Directions
Locate the string "that" in the listing below. Copy every line where it is found.

Dataset content
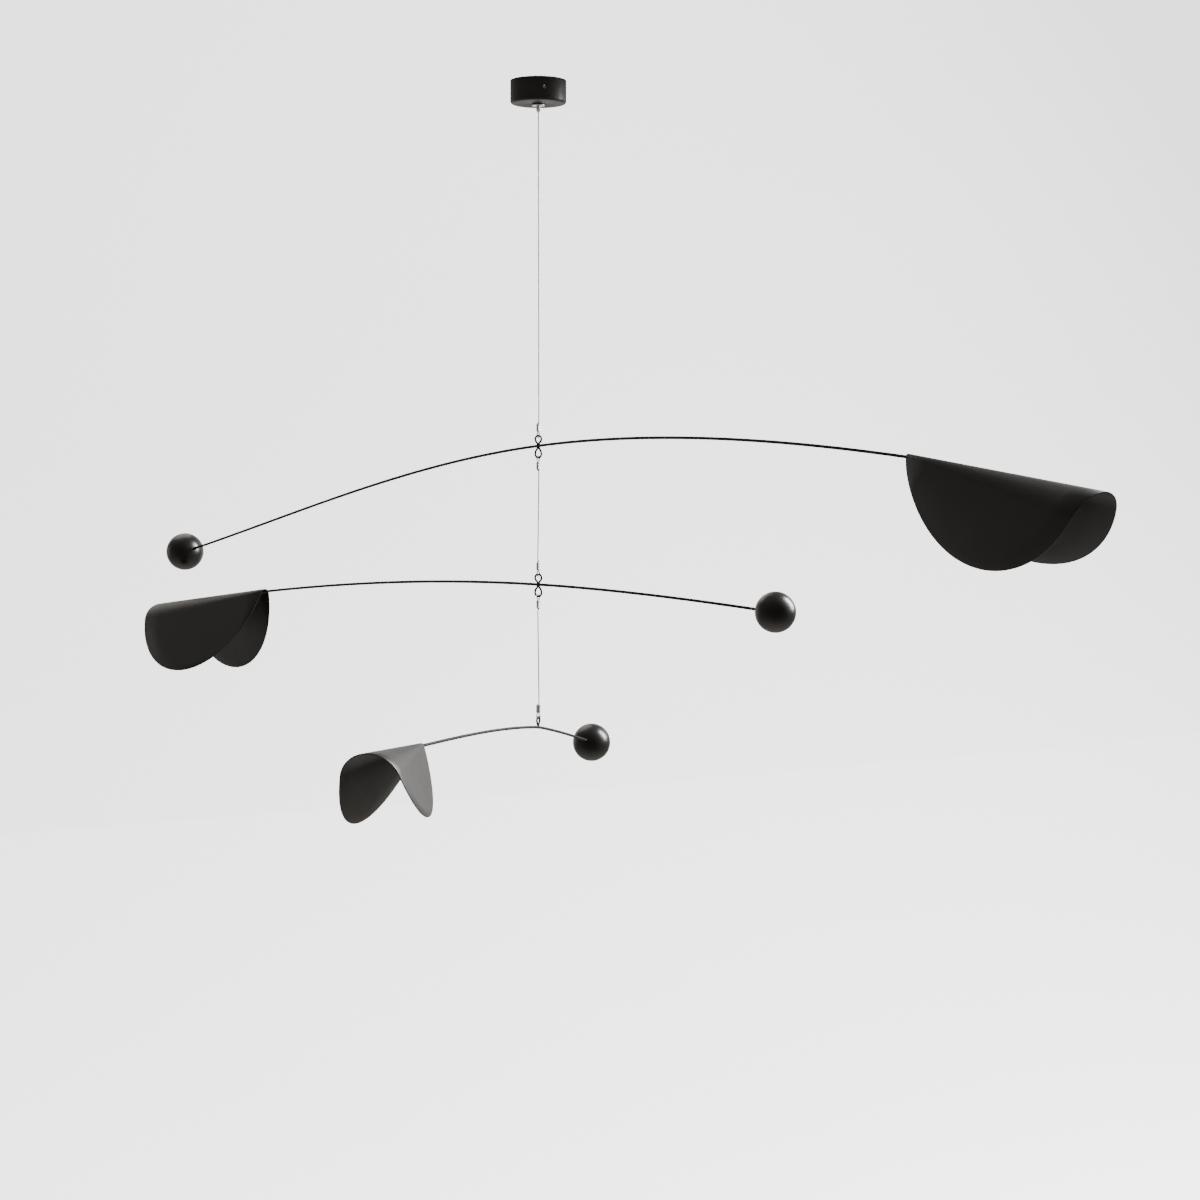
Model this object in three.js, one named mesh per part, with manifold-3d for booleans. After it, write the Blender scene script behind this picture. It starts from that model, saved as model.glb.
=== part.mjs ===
// Hanging mobile: three arched arms on steel wires under a ceiling canopy.
// Each arm carries a ball at one end and a folded sheet wing at the other.
// Millimetres, +Z up, origin at the centre of the canopy's top rim, where the ceiling is.
import * as THREE from 'three';
import { mergeVertices } from 'three/addons/utils/BufferGeometryUtils.js';
import Module from 'manifold-3d';

const wasm = await Module();
wasm.setup();

// Fits and stock sizes shared by several pieces
const GAP = 0.3;
const ROD_DIAMETER = 3;
const EYE_WIRE_DIAMETER = 2.1;
const CABLE_DIAMETER = 1.2;
const SHEET_THICKNESS = 1;

// Ceiling canopy: a cup open to the ceiling
const CANOPY = {
  diameter: 60,
  height: 25,
  wall: 2,
  edgeRadius: 2.6,
  insideRadius: 0.8,
  sides: 40,
  edgeSteps: 4,
};

// Grub screw in the side of the cup
const SCREW = {
  diameter: 3.7,
  length: 5,
  sunk: 0.4,
  drop: 11.6,
  azimuth: -75.2,
  socketAcross: 2,
  socketSides: 6,
  socketDepth: 1.6,
  sides: 16,
};

// Cable gland under the canopy: threaded shank, flange and tapered nose
const GLAND = {
  shankDiameter: 7,
  shankRise: 6,
  flangeDiameter: 14,
  flangeThickness: 1.8,
  flangeChamfer: 0.4,
  noseDiameter: 4.8,
  tipDiameter: 2.8,
  noseLength: 4.4,
  taperLength: 2.6,
  cableTail: 3,
  sides: 20,
};

// Eyes of bent wire, welded above and below the rod
const EYE = {
  width: 12.1,
  rise: 12,
  drop: 13.8,
  neckHalfWidth: 1.2,
  neckHeight: 2.5,
  pinch: 0.35,
  steps: 20,
  sides: 8,
};

// Cable loops and the crimped sleeves that close them
const LOOP = {
  reach: 6.5,
  arcSteps: 8,
  flareSteps: 4,
  sides: 8,
};
const CRIMP = {
  length: 8,
  wall: 0.4,
  clearance: 0.2,
  tail: 1.5,
  cornerSegments: 4,
};

// Rods: on each side of the pivot the height is s * (slope + bow * t + relax * t^2),
// where t is s as a share of that side's reach
const ROD = {
  step: 34,
  sides: 8,
  tuck: 14,
  insert: 10,
};
const BALL = {
  segments: 24,
  rings: 14,
};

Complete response
Model this object in three.js, one named mesh per part, with manifold-3d for booleans. After it, write the Blender scene script behind this picture. It starts from that model, saved as model.glb.
// Cable loops and the crimped sleeves that close them
// where t is s as a share of that side's reach